** What is asked **
Within the data that follows, set down exactly the lines from the one containing "Write part 2" through the one containing "return Compound([tip, mirror(tip, about=Plane.YZ)])", both ends included.

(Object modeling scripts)
--------------------------------

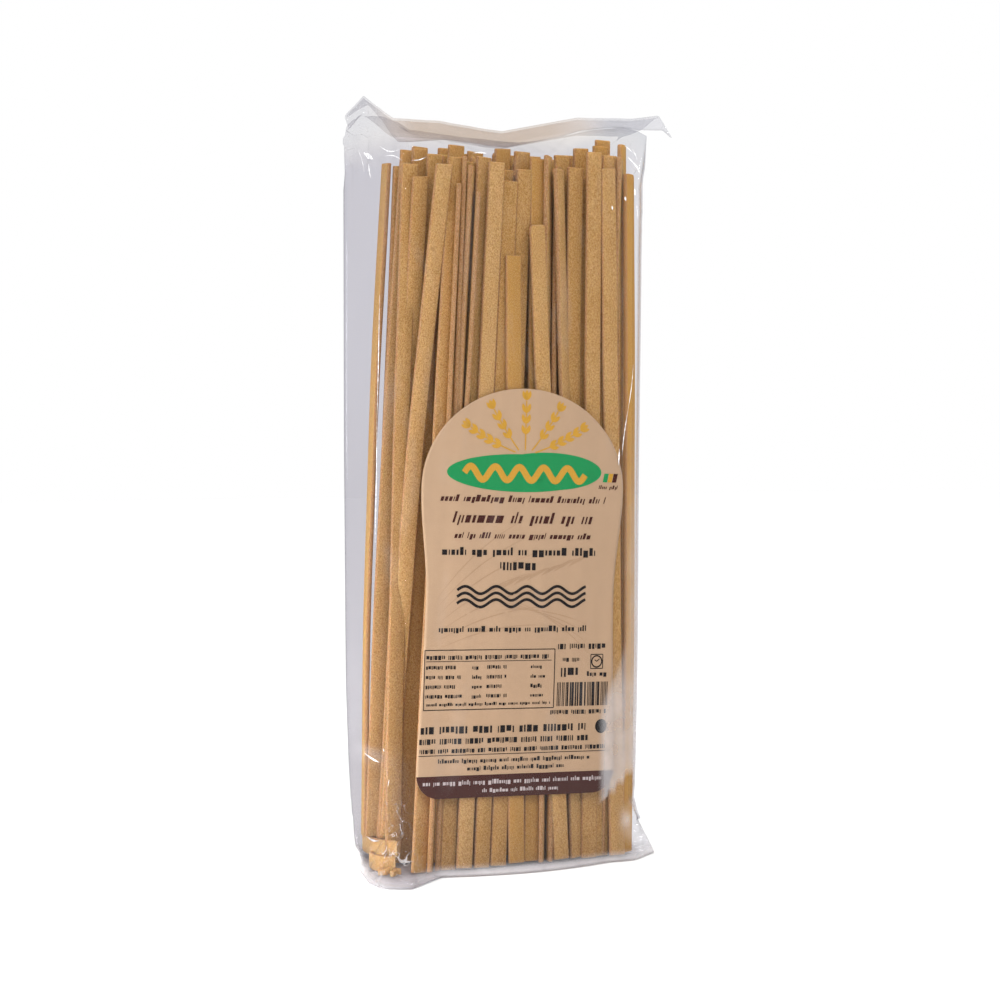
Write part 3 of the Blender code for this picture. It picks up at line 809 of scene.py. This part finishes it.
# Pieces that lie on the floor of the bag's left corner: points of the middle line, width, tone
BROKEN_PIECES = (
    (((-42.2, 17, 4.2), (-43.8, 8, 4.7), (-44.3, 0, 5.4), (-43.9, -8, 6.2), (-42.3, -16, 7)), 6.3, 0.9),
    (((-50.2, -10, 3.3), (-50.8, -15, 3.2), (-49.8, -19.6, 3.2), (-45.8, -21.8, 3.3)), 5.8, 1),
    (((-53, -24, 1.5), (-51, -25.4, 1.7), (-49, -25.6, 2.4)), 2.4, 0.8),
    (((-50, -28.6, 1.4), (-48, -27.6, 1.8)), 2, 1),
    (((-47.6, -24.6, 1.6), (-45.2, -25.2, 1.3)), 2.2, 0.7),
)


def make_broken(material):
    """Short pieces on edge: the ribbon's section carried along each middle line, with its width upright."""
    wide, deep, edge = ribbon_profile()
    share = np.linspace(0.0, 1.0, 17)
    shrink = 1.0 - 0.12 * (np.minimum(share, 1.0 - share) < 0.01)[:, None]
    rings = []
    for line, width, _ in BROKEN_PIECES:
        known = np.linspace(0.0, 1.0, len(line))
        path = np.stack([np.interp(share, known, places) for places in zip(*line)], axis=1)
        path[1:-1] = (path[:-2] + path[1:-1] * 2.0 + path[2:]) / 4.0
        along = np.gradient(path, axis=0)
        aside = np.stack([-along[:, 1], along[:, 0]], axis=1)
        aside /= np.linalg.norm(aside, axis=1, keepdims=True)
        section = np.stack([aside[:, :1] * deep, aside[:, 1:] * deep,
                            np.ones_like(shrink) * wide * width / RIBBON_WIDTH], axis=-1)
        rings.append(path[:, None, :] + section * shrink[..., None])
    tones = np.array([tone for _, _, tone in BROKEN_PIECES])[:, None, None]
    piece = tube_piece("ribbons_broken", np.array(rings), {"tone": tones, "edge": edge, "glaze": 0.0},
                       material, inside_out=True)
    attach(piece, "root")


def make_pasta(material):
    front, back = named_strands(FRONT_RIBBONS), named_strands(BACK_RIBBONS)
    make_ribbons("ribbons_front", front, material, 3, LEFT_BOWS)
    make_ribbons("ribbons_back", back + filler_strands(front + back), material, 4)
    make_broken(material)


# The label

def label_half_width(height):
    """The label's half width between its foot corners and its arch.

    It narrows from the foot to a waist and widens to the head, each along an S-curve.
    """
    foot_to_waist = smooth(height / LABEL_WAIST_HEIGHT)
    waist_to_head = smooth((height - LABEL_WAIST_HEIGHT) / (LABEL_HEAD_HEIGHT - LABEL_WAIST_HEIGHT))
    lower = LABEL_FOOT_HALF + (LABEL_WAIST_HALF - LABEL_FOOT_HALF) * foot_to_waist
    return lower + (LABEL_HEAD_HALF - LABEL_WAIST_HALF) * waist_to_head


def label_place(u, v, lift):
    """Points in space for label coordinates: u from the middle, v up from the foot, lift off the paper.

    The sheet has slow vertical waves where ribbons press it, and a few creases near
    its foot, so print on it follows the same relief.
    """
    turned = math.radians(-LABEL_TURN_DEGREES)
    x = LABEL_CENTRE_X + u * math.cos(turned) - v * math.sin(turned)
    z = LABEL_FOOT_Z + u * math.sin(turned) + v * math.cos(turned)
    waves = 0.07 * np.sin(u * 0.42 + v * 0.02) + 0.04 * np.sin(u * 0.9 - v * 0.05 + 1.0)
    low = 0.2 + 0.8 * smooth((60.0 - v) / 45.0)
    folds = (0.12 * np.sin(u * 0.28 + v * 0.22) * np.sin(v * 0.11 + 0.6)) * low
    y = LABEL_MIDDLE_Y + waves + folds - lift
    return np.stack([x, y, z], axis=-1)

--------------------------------

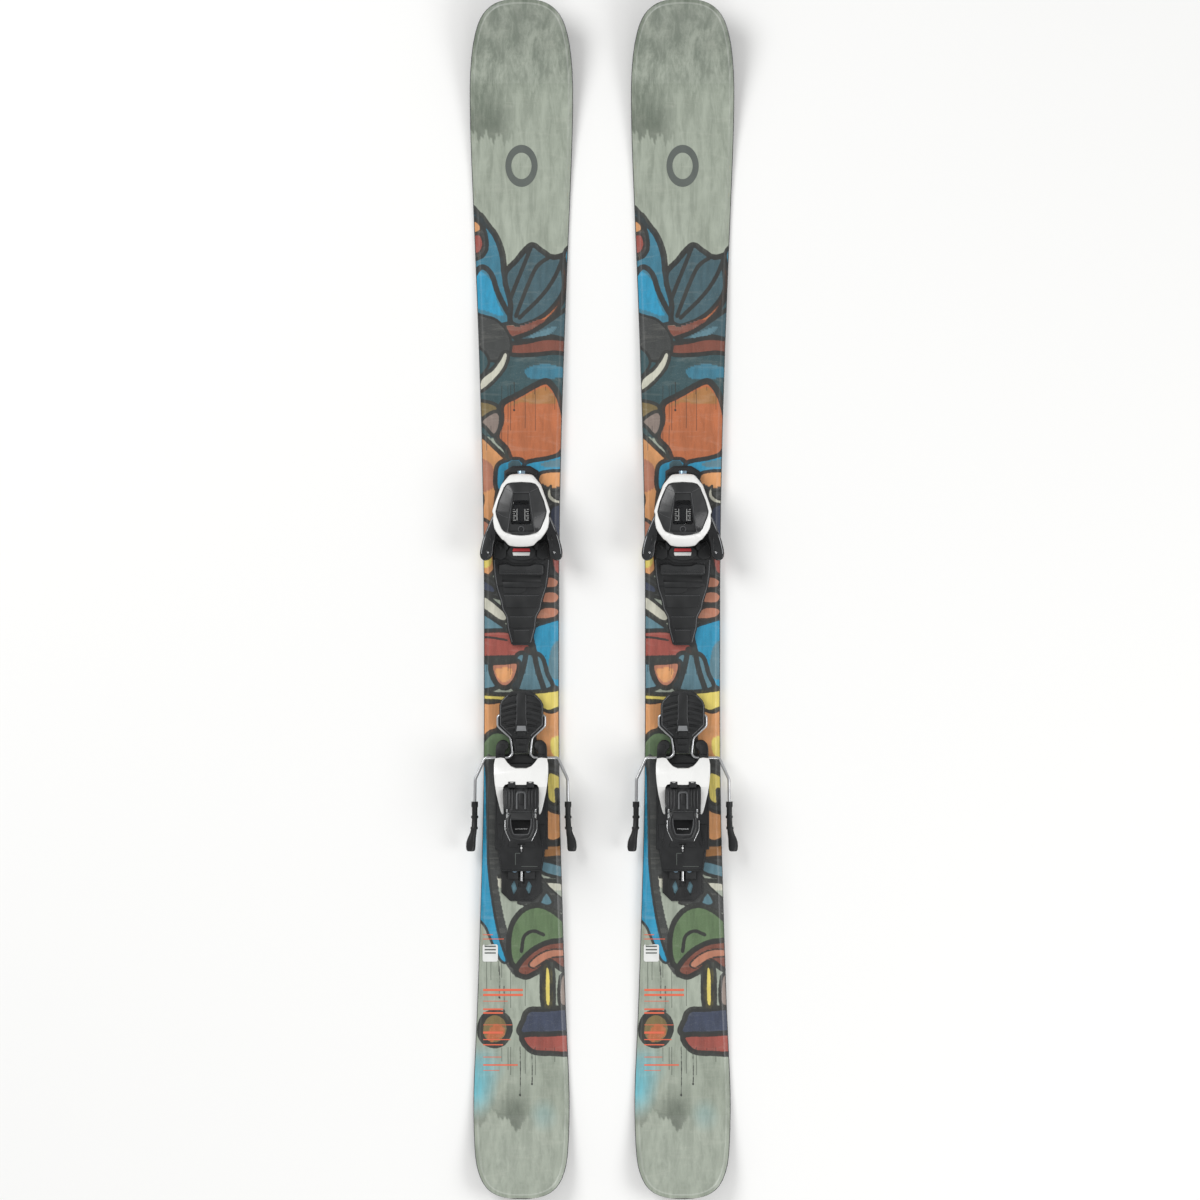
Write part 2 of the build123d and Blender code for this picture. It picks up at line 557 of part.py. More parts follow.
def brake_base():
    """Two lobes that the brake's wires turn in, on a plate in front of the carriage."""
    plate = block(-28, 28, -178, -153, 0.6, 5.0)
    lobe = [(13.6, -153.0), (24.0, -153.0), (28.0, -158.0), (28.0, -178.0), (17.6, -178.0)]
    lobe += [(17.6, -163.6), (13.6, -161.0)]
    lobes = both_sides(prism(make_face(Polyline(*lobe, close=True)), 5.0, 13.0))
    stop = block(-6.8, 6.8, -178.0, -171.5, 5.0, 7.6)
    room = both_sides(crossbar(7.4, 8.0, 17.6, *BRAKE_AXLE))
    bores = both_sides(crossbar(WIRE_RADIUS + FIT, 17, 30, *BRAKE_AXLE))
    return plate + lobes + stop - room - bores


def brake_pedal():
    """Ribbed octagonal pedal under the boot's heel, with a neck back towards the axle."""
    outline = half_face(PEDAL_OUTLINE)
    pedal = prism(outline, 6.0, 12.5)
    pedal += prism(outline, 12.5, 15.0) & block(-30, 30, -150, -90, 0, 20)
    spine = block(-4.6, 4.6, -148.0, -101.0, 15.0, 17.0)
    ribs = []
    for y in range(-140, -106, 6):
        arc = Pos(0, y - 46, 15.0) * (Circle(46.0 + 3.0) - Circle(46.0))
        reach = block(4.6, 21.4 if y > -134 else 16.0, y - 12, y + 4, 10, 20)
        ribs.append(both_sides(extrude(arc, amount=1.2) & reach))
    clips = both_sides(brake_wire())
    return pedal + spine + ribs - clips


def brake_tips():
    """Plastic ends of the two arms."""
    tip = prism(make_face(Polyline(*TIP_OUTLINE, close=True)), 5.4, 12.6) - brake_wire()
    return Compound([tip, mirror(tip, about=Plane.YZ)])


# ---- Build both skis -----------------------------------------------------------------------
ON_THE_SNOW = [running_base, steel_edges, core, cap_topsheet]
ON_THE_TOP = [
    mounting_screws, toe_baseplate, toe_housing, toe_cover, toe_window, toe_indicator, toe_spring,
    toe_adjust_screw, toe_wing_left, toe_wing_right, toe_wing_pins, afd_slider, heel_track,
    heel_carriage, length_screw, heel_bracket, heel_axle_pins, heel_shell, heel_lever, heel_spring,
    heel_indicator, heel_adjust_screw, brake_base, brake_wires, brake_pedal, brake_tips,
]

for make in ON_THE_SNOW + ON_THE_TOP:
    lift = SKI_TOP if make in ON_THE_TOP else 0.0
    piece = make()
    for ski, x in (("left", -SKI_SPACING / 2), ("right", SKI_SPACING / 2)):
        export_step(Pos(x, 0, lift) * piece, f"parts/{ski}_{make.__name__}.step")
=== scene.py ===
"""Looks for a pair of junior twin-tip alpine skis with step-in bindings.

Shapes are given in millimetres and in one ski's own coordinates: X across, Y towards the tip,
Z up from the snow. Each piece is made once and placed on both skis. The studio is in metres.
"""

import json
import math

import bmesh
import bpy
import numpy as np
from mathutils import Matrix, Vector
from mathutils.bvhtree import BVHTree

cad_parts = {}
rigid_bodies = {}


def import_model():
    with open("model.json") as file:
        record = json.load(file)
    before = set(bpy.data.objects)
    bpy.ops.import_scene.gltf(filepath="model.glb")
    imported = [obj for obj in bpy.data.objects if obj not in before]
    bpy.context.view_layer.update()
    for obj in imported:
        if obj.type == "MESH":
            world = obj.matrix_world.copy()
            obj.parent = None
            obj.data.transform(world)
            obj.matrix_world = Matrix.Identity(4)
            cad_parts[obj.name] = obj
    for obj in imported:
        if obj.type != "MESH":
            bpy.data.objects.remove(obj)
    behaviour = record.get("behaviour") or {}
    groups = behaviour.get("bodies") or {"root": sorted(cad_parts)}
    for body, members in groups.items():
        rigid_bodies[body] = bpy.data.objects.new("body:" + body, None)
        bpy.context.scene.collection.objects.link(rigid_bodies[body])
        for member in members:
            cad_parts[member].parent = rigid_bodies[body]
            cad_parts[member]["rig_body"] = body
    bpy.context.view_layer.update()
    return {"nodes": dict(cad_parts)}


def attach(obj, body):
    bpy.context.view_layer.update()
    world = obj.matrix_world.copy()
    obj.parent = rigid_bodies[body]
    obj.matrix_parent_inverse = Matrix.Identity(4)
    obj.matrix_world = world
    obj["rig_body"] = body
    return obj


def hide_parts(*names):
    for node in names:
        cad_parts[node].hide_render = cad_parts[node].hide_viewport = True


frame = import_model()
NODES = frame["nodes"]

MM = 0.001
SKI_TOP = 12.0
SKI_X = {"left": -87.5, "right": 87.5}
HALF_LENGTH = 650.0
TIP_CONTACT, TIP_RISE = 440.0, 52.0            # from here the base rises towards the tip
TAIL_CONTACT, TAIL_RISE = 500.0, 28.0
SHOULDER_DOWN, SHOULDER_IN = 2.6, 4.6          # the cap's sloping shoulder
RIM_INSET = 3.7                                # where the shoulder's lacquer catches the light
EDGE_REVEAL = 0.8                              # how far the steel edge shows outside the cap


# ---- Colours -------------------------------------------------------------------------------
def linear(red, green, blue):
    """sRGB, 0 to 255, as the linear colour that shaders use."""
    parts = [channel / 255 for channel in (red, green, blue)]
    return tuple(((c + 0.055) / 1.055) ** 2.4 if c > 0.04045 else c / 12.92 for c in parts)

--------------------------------

** Answer for this exercise **
Write part 2 of the build123d and Blender code for this picture. It picks up at line 557 of part.py. More parts follow.
def brake_base():
    """Two lobes that the brake's wires turn in, on a plate in front of the carriage."""
    plate = block(-28, 28, -178, -153, 0.6, 5.0)
    lobe = [(13.6, -153.0), (24.0, -153.0), (28.0, -158.0), (28.0, -178.0), (17.6, -178.0)]
    lobe += [(17.6, -163.6), (13.6, -161.0)]
    lobes = both_sides(prism(make_face(Polyline(*lobe, close=True)), 5.0, 13.0))
    stop = block(-6.8, 6.8, -178.0, -171.5, 5.0, 7.6)
    room = both_sides(crossbar(7.4, 8.0, 17.6, *BRAKE_AXLE))
    bores = both_sides(crossbar(WIRE_RADIUS + FIT, 17, 30, *BRAKE_AXLE))
    return plate + lobes + stop - room - bores


def brake_pedal():
    """Ribbed octagonal pedal under the boot's heel, with a neck back towards the axle."""
    outline = half_face(PEDAL_OUTLINE)
    pedal = prism(outline, 6.0, 12.5)
    pedal += prism(outline, 12.5, 15.0) & block(-30, 30, -150, -90, 0, 20)
    spine = block(-4.6, 4.6, -148.0, -101.0, 15.0, 17.0)
    ribs = []
    for y in range(-140, -106, 6):
        arc = Pos(0, y - 46, 15.0) * (Circle(46.0 + 3.0) - Circle(46.0))
        reach = block(4.6, 21.4 if y > -134 else 16.0, y - 12, y + 4, 10, 20)
        ribs.append(both_sides(extrude(arc, amount=1.2) & reach))
    clips = both_sides(brake_wire())
    return pedal + spine + ribs - clips


def brake_tips():
    """Plastic ends of the two arms."""
    tip = prism(make_face(Polyline(*TIP_OUTLINE, close=True)), 5.4, 12.6) - brake_wire()
    return Compound([tip, mirror(tip, about=Plane.YZ)])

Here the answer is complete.